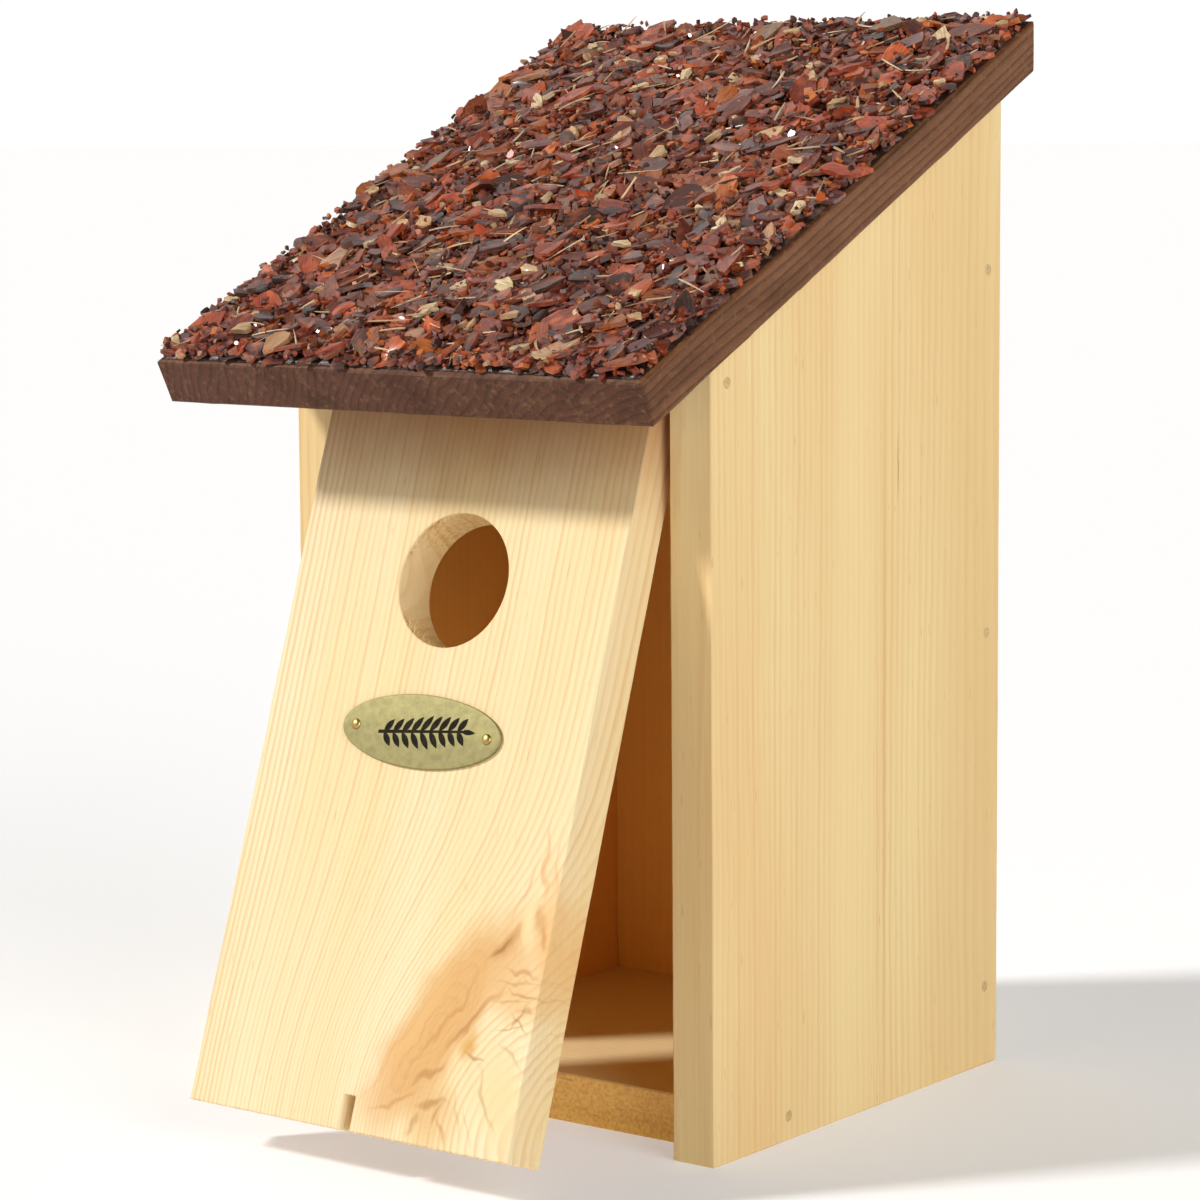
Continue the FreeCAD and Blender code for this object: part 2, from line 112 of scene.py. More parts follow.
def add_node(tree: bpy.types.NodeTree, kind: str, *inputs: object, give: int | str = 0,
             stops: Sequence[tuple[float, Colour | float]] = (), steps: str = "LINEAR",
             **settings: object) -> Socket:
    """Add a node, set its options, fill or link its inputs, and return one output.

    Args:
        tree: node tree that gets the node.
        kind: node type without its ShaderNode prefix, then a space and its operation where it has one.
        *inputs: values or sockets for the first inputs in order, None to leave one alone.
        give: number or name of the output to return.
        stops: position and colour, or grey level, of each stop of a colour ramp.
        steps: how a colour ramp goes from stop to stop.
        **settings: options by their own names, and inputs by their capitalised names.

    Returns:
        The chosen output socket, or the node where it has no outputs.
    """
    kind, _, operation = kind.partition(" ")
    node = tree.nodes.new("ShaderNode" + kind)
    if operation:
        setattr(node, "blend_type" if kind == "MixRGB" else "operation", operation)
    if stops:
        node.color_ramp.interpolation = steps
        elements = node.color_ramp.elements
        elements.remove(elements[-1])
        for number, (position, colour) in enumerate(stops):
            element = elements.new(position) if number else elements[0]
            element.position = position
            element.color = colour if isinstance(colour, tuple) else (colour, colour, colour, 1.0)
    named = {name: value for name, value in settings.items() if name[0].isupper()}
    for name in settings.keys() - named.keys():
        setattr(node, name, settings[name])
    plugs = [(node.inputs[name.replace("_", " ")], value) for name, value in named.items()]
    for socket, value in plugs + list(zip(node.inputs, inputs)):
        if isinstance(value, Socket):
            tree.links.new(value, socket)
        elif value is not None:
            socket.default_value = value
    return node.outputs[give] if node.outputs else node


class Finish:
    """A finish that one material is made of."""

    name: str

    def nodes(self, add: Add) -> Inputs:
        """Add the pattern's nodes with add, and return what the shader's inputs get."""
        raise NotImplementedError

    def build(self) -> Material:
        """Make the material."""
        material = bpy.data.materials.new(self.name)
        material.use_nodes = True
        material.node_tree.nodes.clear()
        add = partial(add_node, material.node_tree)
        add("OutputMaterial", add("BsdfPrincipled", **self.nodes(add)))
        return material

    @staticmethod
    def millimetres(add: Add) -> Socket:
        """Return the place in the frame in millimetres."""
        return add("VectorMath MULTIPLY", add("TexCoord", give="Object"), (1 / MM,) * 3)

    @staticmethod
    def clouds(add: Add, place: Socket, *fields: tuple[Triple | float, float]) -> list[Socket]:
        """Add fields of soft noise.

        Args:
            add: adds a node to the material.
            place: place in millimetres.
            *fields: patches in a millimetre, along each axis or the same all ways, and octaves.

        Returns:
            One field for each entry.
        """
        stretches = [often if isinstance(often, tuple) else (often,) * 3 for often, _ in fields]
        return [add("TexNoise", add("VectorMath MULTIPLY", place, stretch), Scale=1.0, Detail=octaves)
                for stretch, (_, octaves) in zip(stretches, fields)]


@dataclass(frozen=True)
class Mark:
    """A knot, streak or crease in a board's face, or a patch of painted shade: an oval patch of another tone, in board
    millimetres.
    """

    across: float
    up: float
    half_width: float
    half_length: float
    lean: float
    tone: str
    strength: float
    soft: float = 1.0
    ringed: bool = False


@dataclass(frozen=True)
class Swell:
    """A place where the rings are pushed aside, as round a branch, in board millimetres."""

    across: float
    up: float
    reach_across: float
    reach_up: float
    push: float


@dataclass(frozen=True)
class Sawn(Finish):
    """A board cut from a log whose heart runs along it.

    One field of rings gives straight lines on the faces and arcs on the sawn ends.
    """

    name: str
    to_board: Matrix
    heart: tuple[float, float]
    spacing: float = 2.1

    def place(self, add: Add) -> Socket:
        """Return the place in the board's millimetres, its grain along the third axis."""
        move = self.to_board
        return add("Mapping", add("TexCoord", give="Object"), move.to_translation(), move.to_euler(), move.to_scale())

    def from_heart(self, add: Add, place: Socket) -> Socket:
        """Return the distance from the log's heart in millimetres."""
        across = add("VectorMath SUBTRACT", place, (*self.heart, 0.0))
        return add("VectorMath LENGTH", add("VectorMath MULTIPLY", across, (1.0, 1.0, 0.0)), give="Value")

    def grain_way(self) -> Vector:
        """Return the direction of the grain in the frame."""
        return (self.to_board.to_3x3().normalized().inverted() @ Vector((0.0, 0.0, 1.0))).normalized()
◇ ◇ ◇
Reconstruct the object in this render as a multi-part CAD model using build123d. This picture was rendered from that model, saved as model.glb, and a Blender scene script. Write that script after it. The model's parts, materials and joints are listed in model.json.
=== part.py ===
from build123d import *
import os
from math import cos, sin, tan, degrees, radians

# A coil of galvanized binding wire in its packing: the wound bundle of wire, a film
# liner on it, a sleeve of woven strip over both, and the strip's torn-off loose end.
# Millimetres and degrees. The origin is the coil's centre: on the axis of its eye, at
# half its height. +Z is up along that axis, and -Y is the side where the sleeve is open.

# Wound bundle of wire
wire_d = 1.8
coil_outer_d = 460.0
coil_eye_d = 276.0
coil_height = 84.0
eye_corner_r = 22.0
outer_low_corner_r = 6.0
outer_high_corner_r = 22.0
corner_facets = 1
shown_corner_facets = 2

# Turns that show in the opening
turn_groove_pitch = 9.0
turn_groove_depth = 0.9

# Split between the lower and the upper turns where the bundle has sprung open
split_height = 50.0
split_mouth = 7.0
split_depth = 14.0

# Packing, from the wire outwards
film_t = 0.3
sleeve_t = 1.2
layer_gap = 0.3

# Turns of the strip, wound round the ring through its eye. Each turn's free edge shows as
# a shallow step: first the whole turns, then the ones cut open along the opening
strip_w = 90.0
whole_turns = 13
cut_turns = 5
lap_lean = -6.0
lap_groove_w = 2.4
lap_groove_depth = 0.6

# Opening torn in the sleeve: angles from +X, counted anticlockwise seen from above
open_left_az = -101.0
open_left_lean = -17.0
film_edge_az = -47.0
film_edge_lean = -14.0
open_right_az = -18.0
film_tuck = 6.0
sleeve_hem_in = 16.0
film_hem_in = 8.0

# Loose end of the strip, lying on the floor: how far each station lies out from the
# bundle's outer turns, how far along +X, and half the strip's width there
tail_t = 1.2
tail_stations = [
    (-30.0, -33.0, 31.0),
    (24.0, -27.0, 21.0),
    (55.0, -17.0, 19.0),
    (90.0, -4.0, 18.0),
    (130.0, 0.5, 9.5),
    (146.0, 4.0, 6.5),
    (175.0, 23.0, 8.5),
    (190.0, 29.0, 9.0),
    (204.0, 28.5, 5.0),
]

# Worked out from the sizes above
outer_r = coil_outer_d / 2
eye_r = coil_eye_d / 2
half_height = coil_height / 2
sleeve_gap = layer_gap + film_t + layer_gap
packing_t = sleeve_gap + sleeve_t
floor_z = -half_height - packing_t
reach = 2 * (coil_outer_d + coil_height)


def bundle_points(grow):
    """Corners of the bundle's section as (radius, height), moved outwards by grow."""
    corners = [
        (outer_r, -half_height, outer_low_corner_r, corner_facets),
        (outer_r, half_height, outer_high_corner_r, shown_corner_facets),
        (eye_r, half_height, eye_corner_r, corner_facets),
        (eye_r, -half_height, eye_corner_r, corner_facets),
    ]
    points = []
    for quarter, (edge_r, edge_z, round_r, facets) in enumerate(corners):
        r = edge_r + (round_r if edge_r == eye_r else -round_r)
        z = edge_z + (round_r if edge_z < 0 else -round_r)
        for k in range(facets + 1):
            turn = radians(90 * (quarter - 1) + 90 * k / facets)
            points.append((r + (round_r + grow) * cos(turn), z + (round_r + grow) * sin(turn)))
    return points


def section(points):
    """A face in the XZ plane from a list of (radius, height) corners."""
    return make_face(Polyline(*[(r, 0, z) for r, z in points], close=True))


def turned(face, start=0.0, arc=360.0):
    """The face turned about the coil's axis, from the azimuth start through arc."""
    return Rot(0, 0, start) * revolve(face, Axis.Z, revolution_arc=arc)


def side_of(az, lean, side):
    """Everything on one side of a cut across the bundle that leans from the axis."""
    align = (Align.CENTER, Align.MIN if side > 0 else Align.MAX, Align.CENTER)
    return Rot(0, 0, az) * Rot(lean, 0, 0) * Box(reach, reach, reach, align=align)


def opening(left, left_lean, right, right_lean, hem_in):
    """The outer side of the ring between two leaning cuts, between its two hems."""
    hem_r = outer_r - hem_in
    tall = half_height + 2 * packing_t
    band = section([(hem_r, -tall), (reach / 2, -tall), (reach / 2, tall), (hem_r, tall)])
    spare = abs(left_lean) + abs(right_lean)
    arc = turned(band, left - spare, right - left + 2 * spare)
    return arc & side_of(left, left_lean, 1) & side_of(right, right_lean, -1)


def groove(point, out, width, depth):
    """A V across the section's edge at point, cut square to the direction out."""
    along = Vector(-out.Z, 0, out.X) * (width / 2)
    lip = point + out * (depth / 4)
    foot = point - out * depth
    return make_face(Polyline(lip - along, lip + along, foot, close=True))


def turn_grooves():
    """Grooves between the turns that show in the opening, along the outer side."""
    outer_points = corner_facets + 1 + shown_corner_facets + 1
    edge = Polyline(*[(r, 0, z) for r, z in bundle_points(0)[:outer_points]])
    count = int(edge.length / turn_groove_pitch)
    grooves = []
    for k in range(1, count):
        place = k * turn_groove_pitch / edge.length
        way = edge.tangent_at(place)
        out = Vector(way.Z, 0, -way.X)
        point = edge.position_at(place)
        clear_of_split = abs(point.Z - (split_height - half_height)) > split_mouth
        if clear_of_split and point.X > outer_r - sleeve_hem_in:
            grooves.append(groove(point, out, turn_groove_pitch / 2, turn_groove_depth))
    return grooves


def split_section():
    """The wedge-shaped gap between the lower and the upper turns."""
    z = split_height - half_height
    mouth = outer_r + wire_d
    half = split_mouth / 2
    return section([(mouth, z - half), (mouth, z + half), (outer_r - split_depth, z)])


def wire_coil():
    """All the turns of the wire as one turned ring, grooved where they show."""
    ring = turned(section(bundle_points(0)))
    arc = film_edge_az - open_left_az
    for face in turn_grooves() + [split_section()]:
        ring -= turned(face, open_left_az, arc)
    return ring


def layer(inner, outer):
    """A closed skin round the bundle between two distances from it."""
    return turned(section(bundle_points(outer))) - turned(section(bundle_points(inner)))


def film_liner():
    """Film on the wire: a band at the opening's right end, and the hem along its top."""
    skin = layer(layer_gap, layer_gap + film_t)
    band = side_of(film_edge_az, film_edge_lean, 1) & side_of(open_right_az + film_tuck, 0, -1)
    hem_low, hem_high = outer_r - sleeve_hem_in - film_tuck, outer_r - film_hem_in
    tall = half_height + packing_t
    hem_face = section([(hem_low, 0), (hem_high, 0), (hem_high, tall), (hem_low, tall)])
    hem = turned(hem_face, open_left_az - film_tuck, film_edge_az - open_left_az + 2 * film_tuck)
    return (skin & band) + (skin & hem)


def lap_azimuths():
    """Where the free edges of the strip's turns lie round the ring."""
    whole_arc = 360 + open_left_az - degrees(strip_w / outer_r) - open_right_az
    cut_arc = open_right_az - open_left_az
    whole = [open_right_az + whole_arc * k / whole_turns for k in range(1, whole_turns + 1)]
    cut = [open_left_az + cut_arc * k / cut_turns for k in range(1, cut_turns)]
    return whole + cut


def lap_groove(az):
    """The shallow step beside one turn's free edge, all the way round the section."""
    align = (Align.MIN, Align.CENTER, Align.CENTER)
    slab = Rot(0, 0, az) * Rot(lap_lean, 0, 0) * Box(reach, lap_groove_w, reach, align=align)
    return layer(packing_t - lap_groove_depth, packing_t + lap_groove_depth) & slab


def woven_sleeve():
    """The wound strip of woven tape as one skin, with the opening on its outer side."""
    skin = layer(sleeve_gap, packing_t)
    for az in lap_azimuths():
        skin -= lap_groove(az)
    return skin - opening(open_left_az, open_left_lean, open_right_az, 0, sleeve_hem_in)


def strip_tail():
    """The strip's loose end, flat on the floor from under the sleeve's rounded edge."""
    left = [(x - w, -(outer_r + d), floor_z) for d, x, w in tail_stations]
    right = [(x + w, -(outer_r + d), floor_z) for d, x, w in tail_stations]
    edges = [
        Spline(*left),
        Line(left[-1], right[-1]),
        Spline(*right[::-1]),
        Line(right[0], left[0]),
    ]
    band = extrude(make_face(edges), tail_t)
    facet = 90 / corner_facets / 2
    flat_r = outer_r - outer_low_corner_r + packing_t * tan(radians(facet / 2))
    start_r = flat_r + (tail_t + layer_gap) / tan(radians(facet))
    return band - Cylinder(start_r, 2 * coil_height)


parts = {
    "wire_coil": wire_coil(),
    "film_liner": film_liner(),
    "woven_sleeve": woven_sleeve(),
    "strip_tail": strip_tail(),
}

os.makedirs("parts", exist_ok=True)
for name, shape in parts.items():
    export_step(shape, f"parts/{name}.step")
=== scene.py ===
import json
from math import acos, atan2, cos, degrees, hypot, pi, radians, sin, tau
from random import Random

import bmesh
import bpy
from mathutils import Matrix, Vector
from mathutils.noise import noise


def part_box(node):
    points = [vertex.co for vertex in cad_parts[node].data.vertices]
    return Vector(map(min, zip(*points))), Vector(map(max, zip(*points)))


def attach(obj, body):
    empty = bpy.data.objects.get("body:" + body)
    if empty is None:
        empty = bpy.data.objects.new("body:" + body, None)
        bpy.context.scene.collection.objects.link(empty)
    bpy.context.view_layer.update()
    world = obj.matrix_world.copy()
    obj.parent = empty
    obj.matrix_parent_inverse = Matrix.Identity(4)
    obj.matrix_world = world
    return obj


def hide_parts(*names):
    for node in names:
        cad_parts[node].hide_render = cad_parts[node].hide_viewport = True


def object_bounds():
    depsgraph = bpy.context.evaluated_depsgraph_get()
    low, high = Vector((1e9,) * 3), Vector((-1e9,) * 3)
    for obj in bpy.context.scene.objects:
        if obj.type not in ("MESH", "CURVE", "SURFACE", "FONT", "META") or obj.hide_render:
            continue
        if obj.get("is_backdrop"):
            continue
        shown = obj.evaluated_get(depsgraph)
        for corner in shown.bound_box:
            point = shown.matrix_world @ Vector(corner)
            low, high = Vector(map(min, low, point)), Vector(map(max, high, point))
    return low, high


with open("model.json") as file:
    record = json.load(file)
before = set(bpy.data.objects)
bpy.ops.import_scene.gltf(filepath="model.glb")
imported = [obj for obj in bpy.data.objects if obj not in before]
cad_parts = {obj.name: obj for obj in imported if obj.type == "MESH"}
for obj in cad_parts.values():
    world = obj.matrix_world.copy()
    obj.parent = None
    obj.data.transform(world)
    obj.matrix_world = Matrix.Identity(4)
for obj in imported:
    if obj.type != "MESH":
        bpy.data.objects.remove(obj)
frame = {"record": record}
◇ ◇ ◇
In the records above, tally the lines where the word "values" appears, and give the number and nothing else.

#### ANSWER FOR THE TASK:
2